Information provided:
## BEGIN

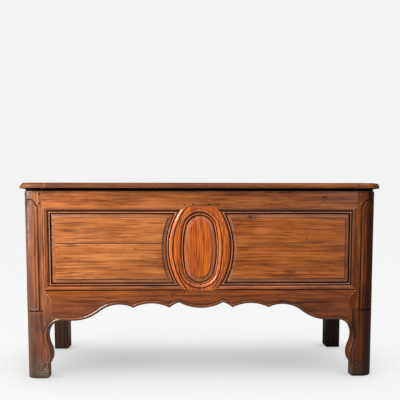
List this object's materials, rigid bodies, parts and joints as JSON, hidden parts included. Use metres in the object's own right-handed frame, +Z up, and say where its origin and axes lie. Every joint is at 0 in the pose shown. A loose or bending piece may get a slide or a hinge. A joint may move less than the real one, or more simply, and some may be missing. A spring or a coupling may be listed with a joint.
{
  "type": "carved oak coffer",
  "caption": "Long oak chest on legs with a hinged lid, fielded panels, a carved oval on the front muntin and a scalloped apron.",
  "frame": {"origin": "centre of the footprint's bounding box, on the floor under the feet", "axes": "+X along the chest towards the right end as seen from the front, +Y from the carved front towards the back, +Z up"},
  "size_m": [1.487, 0.6355, 0.8065],
  "materials": {
    "oak_post": "waxed old oak, worn on the raised edges, dark wax in the carving",
    "oak_front_rail": "waxed old oak with a satin polish",
    "oak_muntin": "waxed old oak with a satin polish",
    "oak_front_panel": "waxed old oak, lighter and more orange than the frame",
    "oak_lid": "waxed old oak, worn by use",
    "oak_cleat": "waxed old oak, worn by use",
    "oak_side": "waxed old oak, duller than the front",
    "oak_back": "unpolished oak darkened by age",
    "oak_inside": "bare oak, never waxed",
    "oak_peg": "end grain of cleft oak pegs",
    "forged_iron": "hand-forged iron, dark and slightly rusted"
  },
  "bodies": {
    "carcass": {"front_post_left": "oak_post", "front_post_right": "oak_post", "rear_post_left": "oak_back", "rear_post_right": "oak_back", "front_top_rail": "oak_front_rail", "front_apron_rail": "oak_front_rail", "centre_muntin": "oak_muntin", "front_panel_left_upper": "oak_front_panel", "front_panel_left_lower": "oak_front_panel", "front_panel_right_upper": "oak_front_panel", "front_panel_right_lower": "oak_front_panel", "side_top_rail_left": "oak_side", "side_top_rail_right": "oak_side", "side_bottom_rail_left": "oak_side", "side_bottom_rail_right": "oak_side", "side_panel_left": "oak_side", "side_panel_right": "oak_side", "back_top_rail": "oak_back", "back_bottom_rail": "oak_back", "back_muntin": "oak_back", "back_panel_left": "oak_back", "back_panel_right": "oak_back", "floor_board_front": "oak_inside", "floor_board_middle": "oak_inside", "floor_board_back": "oak_inside", "floor_ledger_front": "oak_inside", "floor_ledger_back": "oak_inside", "floor_ledger_left": "oak_inside", "floor_ledger_right": "oak_inside", "floor_bearer": "oak_inside", "ledger_nails": "forged_iron", "floor_nails": "forged_iron", "hinge_leaf_left": "forged_iron", "hinge_leaf_right": "forged_iron", "hinge_pin_left": "forged_iron", "hinge_pin_right": "forged_iron", "hinge_leaf_nails": "forged_iron", "front_frame_pegs": "oak_peg", "muntin_pegs": "oak_peg", "side_frame_pegs": "oak_peg", "back_frame_pegs": "oak_peg"},
    "lid": {"lid_board_front": "oak_lid", "lid_board_middle": "oak_lid", "lid_board_back": "oak_lid", "lid_cleat_left": "oak_cleat", "lid_cleat_right": "oak_cleat", "lid_cleat_pegs": "oak_peg", "hinge_strap_left": "forged_iron", "hinge_strap_right": "forged_iron", "hinge_strap_nails": "forged_iron"}
  },
  "joints": [
    {"name": "lid_hinge", "type": "hinge", "parent": "carcass", "child": "lid", "pos_m": [0, 0.31225, 0.7855], "axis": [-1, 0, 0], "range_deg": [0, 100]}
  ]
}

## END

What to work on:
Each line above is to be repeated exactly.

Task answer:
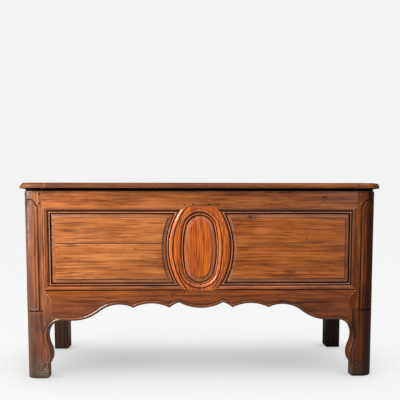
List this object's materials, rigid bodies, parts and joints as JSON, hidden parts included. Use metres in the object's own right-handed frame, +Z up, and say where its origin and axes lie. Every joint is at 0 in the pose shown. A loose or bending piece may get a slide or a hinge. A joint may move less than the real one, or more simply, and some may be missing. A spring or a coupling may be listed with a joint.
{
  "type": "carved oak coffer",
  "caption": "Long oak chest on legs with a hinged lid, fielded panels, a carved oval on the front muntin and a scalloped apron.",
  "frame": {"origin": "centre of the footprint's bounding box, on the floor under the feet", "axes": "+X along the chest towards the right end as seen from the front, +Y from the carved front towards the back, +Z up"},
  "size_m": [1.487, 0.6355, 0.8065],
  "materials": {
    "oak_post": "waxed old oak, worn on the raised edges, dark wax in the carving",
    "oak_front_rail": "waxed old oak with a satin polish",
    "oak_muntin": "waxed old oak with a satin polish",
    "oak_front_panel": "waxed old oak, lighter and more orange than the frame",
    "oak_lid": "waxed old oak, worn by use",
    "oak_cleat": "waxed old oak, worn by use",
    "oak_side": "waxed old oak, duller than the front",
    "oak_back": "unpolished oak darkened by age",
    "oak_inside": "bare oak, never waxed",
    "oak_peg": "end grain of cleft oak pegs",
    "forged_iron": "hand-forged iron, dark and slightly rusted"
  },
  "bodies": {
    "carcass": {"front_post_left": "oak_post", "front_post_right": "oak_post", "rear_post_left": "oak_back", "rear_post_right": "oak_back", "front_top_rail": "oak_front_rail", "front_apron_rail": "oak_front_rail", "centre_muntin": "oak_muntin", "front_panel_left_upper": "oak_front_panel", "front_panel_left_lower": "oak_front_panel", "front_panel_right_upper": "oak_front_panel", "front_panel_right_lower": "oak_front_panel", "side_top_rail_left": "oak_side", "side_top_rail_right": "oak_side", "side_bottom_rail_left": "oak_side", "side_bottom_rail_right": "oak_side", "side_panel_left": "oak_side", "side_panel_right": "oak_side", "back_top_rail": "oak_back", "back_bottom_rail": "oak_back", "back_muntin": "oak_back", "back_panel_left": "oak_back", "back_panel_right": "oak_back", "floor_board_front": "oak_inside", "floor_board_middle": "oak_inside", "floor_board_back": "oak_inside", "floor_ledger_front": "oak_inside", "floor_ledger_back": "oak_inside", "floor_ledger_left": "oak_inside", "floor_ledger_right": "oak_inside", "floor_bearer": "oak_inside", "ledger_nails": "forged_iron", "floor_nails": "forged_iron", "hinge_leaf_left": "forged_iron", "hinge_leaf_right": "forged_iron", "hinge_pin_left": "forged_iron", "hinge_pin_right": "forged_iron", "hinge_leaf_nails": "forged_iron", "front_frame_pegs": "oak_peg", "muntin_pegs": "oak_peg", "side_frame_pegs": "oak_peg", "back_frame_pegs": "oak_peg"},
    "lid": {"lid_board_front": "oak_lid", "lid_board_middle": "oak_lid", "lid_board_back": "oak_lid", "lid_cleat_left": "oak_cleat", "lid_cleat_right": "oak_cleat", "lid_cleat_pegs": "oak_peg", "hinge_strap_left": "forged_iron", "hinge_strap_right": "forged_iron", "hinge_strap_nails": "forged_iron"}
  },
  "joints": [
    {"name": "lid_hinge", "type": "hinge", "parent": "carcass", "child": "lid", "pos_m": [0, 0.31225, 0.7855], "axis": [-1, 0, 0], "range_deg": [0, 100]}
  ]
}